MATERIAL PROVIDED
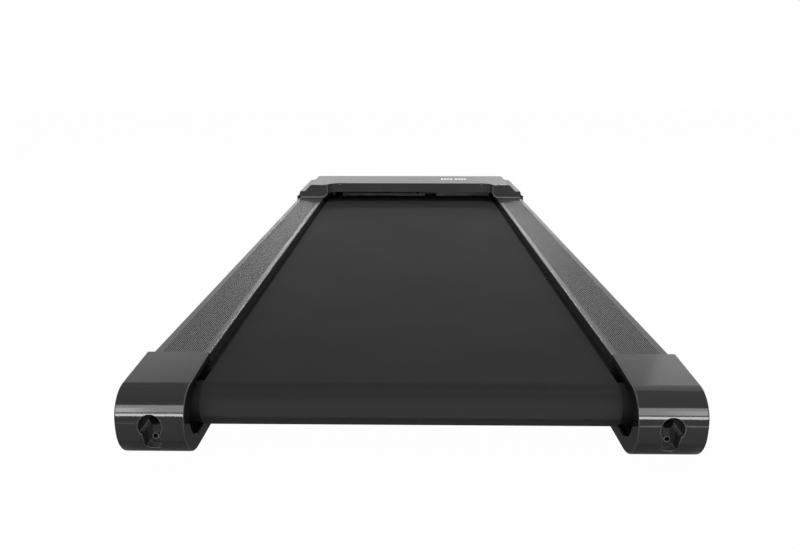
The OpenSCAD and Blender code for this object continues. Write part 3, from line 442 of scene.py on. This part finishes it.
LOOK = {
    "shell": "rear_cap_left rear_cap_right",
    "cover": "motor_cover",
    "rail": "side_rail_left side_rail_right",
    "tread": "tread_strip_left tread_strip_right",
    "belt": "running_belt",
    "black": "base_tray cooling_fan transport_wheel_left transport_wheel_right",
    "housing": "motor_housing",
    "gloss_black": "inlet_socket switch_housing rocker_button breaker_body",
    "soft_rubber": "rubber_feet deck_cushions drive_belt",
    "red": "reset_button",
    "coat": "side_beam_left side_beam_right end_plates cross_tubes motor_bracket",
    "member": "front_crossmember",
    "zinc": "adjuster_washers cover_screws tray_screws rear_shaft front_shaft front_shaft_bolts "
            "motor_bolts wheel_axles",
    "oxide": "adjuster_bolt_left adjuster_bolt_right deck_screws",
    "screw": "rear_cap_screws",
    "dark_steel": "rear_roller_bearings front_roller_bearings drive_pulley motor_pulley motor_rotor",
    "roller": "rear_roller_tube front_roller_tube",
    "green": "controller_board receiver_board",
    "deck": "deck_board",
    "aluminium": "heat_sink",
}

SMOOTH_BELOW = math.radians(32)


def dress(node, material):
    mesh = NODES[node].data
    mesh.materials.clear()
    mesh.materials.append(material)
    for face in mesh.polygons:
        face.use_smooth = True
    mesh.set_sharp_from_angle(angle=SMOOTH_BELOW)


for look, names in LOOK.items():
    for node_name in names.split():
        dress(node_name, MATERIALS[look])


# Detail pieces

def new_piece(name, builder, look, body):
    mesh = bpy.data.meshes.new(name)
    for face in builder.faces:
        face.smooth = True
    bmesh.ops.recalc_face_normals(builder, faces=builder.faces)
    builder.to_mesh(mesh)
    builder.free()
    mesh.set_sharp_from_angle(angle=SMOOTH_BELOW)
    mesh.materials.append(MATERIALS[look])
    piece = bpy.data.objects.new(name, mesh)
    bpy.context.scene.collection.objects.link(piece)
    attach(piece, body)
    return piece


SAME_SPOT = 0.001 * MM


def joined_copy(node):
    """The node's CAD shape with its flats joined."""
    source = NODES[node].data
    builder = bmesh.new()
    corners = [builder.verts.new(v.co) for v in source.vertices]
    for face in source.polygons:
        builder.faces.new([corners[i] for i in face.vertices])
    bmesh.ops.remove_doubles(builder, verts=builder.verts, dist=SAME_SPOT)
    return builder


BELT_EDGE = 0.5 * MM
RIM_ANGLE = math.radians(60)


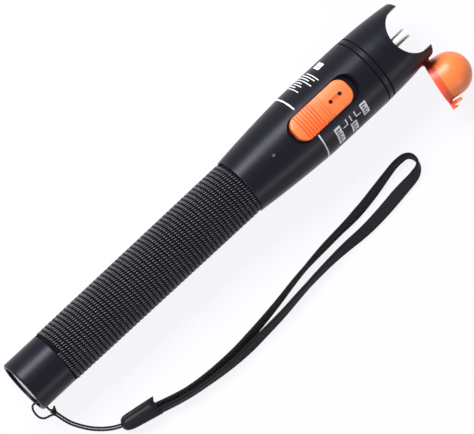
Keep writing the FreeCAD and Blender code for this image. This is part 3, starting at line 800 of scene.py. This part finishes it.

GIVEN EXERCISE
Write the entire listing out again, word for word.

WRITTEN ANSWER
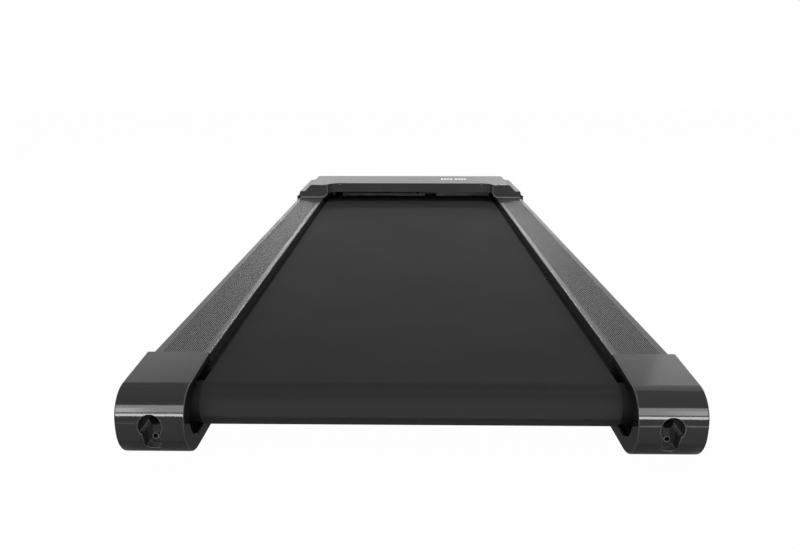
The OpenSCAD and Blender code for this object continues. Write part 3, from line 442 of scene.py on. This part finishes it.
LOOK = {
    "shell": "rear_cap_left rear_cap_right",
    "cover": "motor_cover",
    "rail": "side_rail_left side_rail_right",
    "tread": "tread_strip_left tread_strip_right",
    "belt": "running_belt",
    "black": "base_tray cooling_fan transport_wheel_left transport_wheel_right",
    "housing": "motor_housing",
    "gloss_black": "inlet_socket switch_housing rocker_button breaker_body",
    "soft_rubber": "rubber_feet deck_cushions drive_belt",
    "red": "reset_button",
    "coat": "side_beam_left side_beam_right end_plates cross_tubes motor_bracket",
    "member": "front_crossmember",
    "zinc": "adjuster_washers cover_screws tray_screws rear_shaft front_shaft front_shaft_bolts "
            "motor_bolts wheel_axles",
    "oxide": "adjuster_bolt_left adjuster_bolt_right deck_screws",
    "screw": "rear_cap_screws",
    "dark_steel": "rear_roller_bearings front_roller_bearings drive_pulley motor_pulley motor_rotor",
    "roller": "rear_roller_tube front_roller_tube",
    "green": "controller_board receiver_board",
    "deck": "deck_board",
    "aluminium": "heat_sink",
}

SMOOTH_BELOW = math.radians(32)


def dress(node, material):
    mesh = NODES[node].data
    mesh.materials.clear()
    mesh.materials.append(material)
    for face in mesh.polygons:
        face.use_smooth = True
    mesh.set_sharp_from_angle(angle=SMOOTH_BELOW)


for look, names in LOOK.items():
    for node_name in names.split():
        dress(node_name, MATERIALS[look])


# Detail pieces

def new_piece(name, builder, look, body):
    mesh = bpy.data.meshes.new(name)
    for face in builder.faces:
        face.smooth = True
    bmesh.ops.recalc_face_normals(builder, faces=builder.faces)
    builder.to_mesh(mesh)
    builder.free()
    mesh.set_sharp_from_angle(angle=SMOOTH_BELOW)
    mesh.materials.append(MATERIALS[look])
    piece = bpy.data.objects.new(name, mesh)
    bpy.context.scene.collection.objects.link(piece)
    attach(piece, body)
    return piece


SAME_SPOT = 0.001 * MM


def joined_copy(node):
    """The node's CAD shape with its flats joined."""
    source = NODES[node].data
    builder = bmesh.new()
    corners = [builder.verts.new(v.co) for v in source.vertices]
    for face in source.polygons:
        builder.faces.new([corners[i] for i in face.vertices])
    bmesh.ops.remove_doubles(builder, verts=builder.verts, dist=SAME_SPOT)
    return builder


BELT_EDGE = 0.5 * MM
RIM_ANGLE = math.radians(60)


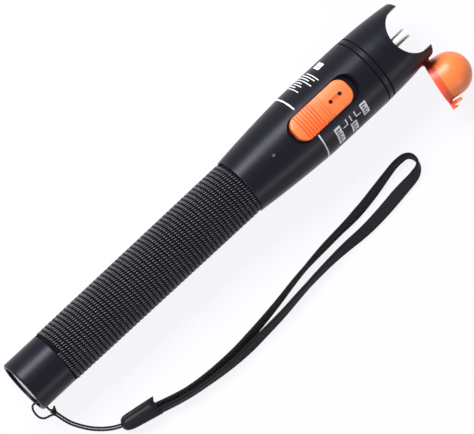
Keep writing the FreeCAD and Blender code for this image. This is part 3, starting at line 800 of scene.py. This part finishes it.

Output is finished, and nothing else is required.